### Exercise instructions
Return the lines exactly as they stand, from the first of the material through the line containing "back_corner_r = 4; // [1.5:0.5:5]".

### Information shown

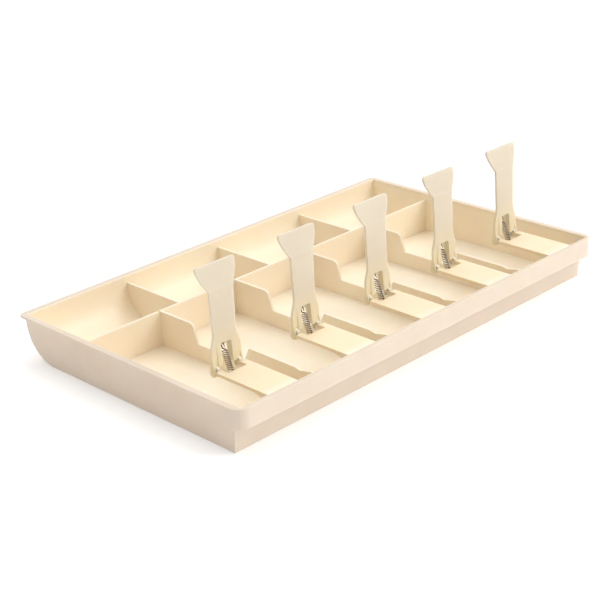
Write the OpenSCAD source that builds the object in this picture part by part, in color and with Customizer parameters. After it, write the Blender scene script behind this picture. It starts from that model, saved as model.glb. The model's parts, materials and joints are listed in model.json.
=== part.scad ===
// Cash tray insert: five note bays with sprung note clips along the front,
// four scooped coin cups along the back. Millimetres, +Z up.
// The origin is the middle of the base. The front, with its deep apron, faces -Y.

/* [Tray] */
// Length over the rim, left to right
tray_l = 405; // [380:1:430]
// Width over the rim, front to back
tray_w = 250; // [235:1:260]
// Height from the base to the top of the rim
tray_h = 37; // [34:0.5:42]
// Thickness of the floor and of the outer walls
wall_t = 2; // [1.6:0.1:2.4]
// Thickness of the rim flange
rim_t = 2; // [1.6:0.1:2.4]
// How far the rim stands out from the end and back walls
rim_out = 3.4; // [2.5:0.1:4.5]
// Depth of the apron that hangs from the front edge of the rim
apron_h = 15.5; // [12:0.5:20]
// Corner radius of the rim at the front
front_corner_r = 10; // [6:1:14]
// Corner radius of the rim at the back
back_corner_r = 4; // [1.5:0.5:5]

/* [Dividers] */
// Thickness of the dividers and of the cross wall
div_t = 2; // [1.6:0.1:2.6]
// Distance from the rim top down to the top of the cross wall and dividers
div_drop = 6; // [4:0.5:8]
// Front of the tray to the front face of the cross wall
cross_wall_y = 178.5; // [172:0.5:184]
// Height of the low middle part of a note divider
low_h = 15.5; // [12:0.5:20]
// Outer radius of the scooped back of the coin cups
scoop_r = 29; // [25:1:29]

/* [Note clips] */
// Width of the tongue that carries a clip
tongue_w = 28.8; // [27:0.1:32]
// Thickness of the tongue plate
tongue_t = 2.4; // [2:0.1:3]
// Front of the tray to the clip's hinge axis
hinge_y = 60; // [56:1:64]
// Depth of the hinge axis below the rim top
hinge_drop = 2.5; // [2:0.1:3]
// Radius of a clip's trunnions
trunnion_r = 1.5; // [1.2:0.1:1.8]
// Length of a clip from its hinge axis to the end of its head
clip_len = 79; // [72:1:84]
// Width across a clip's head
head_w = 36.2; // [32:0.2:40]
// Width across a clip's two legs
leg_w = 27.6; // [27.4:0.1:28.4]
// Thickness of a clip's plate
clip_t = 2.2; // [1.8:0.1:2.6]
// How far a raised clip leans back from upright, in degrees
clip_lean = 1.3; // [0:0.1:3]

/* [Springs] */
// Outside diameter of a spring's coils
coil_d = 5; // [4:0.1:5.4]
// Wire diameter of a spring
wire_d = 0.8; // [0.6:0.1:1]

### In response
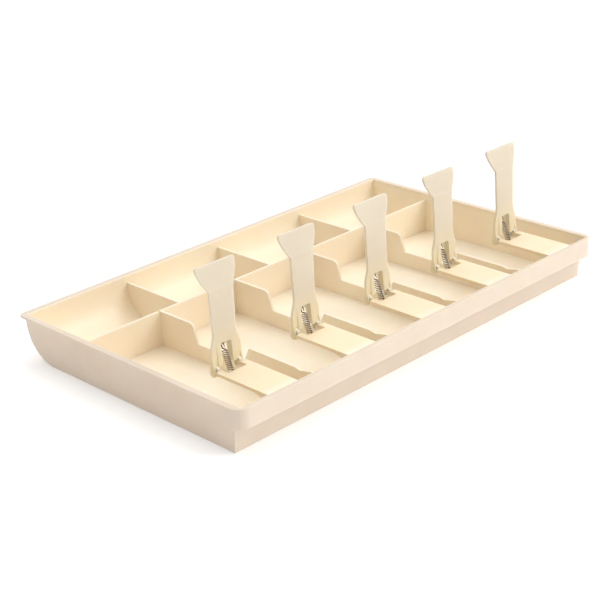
Write the OpenSCAD source that builds the object in this picture part by part, in color and with Customizer parameters. After it, write the Blender scene script behind this picture. It starts from that model, saved as model.glb. The model's parts, materials and joints are listed in model.json.
=== part.scad ===
// Cash tray insert: five note bays with sprung note clips along the front,
// four scooped coin cups along the back. Millimetres, +Z up.
// The origin is the middle of the base. The front, with its deep apron, faces -Y.

/* [Tray] */
// Length over the rim, left to right
tray_l = 405; // [380:1:430]
// Width over the rim, front to back
tray_w = 250; // [235:1:260]
// Height from the base to the top of the rim
tray_h = 37; // [34:0.5:42]
// Thickness of the floor and of the outer walls
wall_t = 2; // [1.6:0.1:2.4]
// Thickness of the rim flange
rim_t = 2; // [1.6:0.1:2.4]
// How far the rim stands out from the end and back walls
rim_out = 3.4; // [2.5:0.1:4.5]
// Depth of the apron that hangs from the front edge of the rim
apron_h = 15.5; // [12:0.5:20]
// Corner radius of the rim at the front
front_corner_r = 10; // [6:1:14]
// Corner radius of the rim at the back
back_corner_r = 4; // [1.5:0.5:5]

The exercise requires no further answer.